At the secret Manhattan Project compound outside of Los Alamos, N.M., Kavan is assigned to calculate the “critical mass” of uranium – just the amount necessary in order to detonate an atomic bomb. Driven by love for his sister, held prisoner in a German concentration camp, Kavan throws himself into his work in the hope that it will bring a faster end to the war. But when his best friend’s tragic death in a lab accident reveals to Kavan the consequences of his work, his conscience is awakened.
“He had seen his theory made real and he had reveled,” writes Gallagher, “in the power it gave him. Until he had seen, just precisely, what was to come, what would be unleashed, what would fly from the box they had opened.”
Frightened by the destructive power of the bomb, Leo attempts to flee the Project. When he is discovered in the New Mexico desert, unconscious and barely alive, by the Georgia O’Keefe-esque artist Eleanor Garrigue, both their lives are forever altered by the burden Kavan must carry.
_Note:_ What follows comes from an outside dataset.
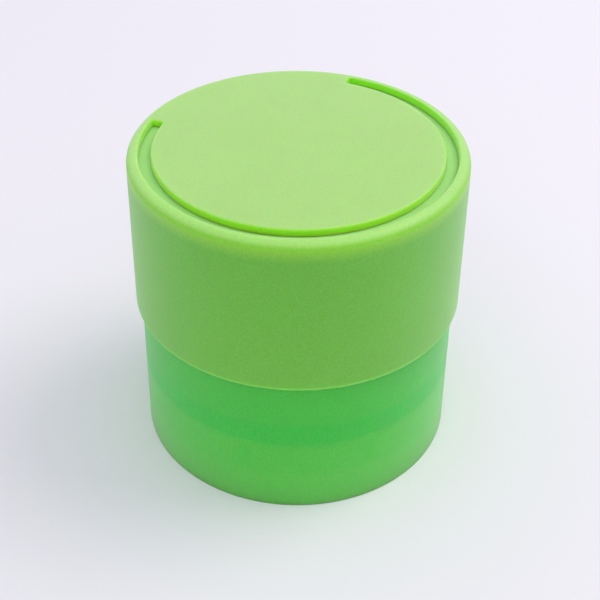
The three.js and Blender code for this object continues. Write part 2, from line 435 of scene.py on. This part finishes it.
def upper_well():
    """The upper lens well, with the skirt that screws over the lower one."""
    mouth = upper_high.z
    shoulder = liner_low.z - GAP
    points = rounded([
        (0, UPPER_FLOOR - WELL_FLOOR, 0),
        (BORE_RADIUS, UPPER_FLOOR - WELL_FLOOR, 0.2),
        (BORE_RADIUS, upper_low.z, 0.2),
        (SKIRT_RADIUS, upper_low.z, 0.3),
        (SKIRT_RADIUS, shoulder, 0.4),
        (NECK_RADIUS, shoulder, 0.3),
        *well_inside(mouth, UPPER_FLOOR),
    ], closed=False)
    ridge_low, ridge_high = upper_low.z + SKIRT_MARGIN, mouth - RIM_MARGIN
    points = finer(points, ridge_low, ridge_high, RIDGE_STEP, BORE_RADIUS + WALL_MARGIN)
    shift = well_shift(UPPER_FLOOR, [
        (NECK_RADIUS, 1, ridge_start(mouth)),
        (BORE_RADIUS, -1, ridge_start(lower_high.z) - HALF_PITCH),
    ])
    return new_object("upper_well_fine", turned(points, shift=shift))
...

As they come to be drawn together, the reader realizes that they are both in the business of “changing light” – whether it be by mixing paints or splitting atoms.In her first novel, Gallagher has the makings
of a classic story. What stands in its way seems mostly to be her inexperience as a fiction writer. Though she writes with the skill of a promising new author, Gallagher too often falls victim to the pretensions of a much older writer.
The result is uneven prose filled with half-believable characters and unbelievable dialogue.
Gallagher is at her best when describing
the landscape of her native New Mexico. Nevertheless, “Changing Light” is a book worth reading – a love story that strives to be something more. As we are once again faced with a prolonged war and the moral ambiguity of the choices it forces us to make, the dilemma of Kavan seems all too contemporary.
Indeed, one might even be tempted to label Gallagher’s “Changing Light” as part of a new genre: ahistorical fiction, current in all times of moral uncertainty.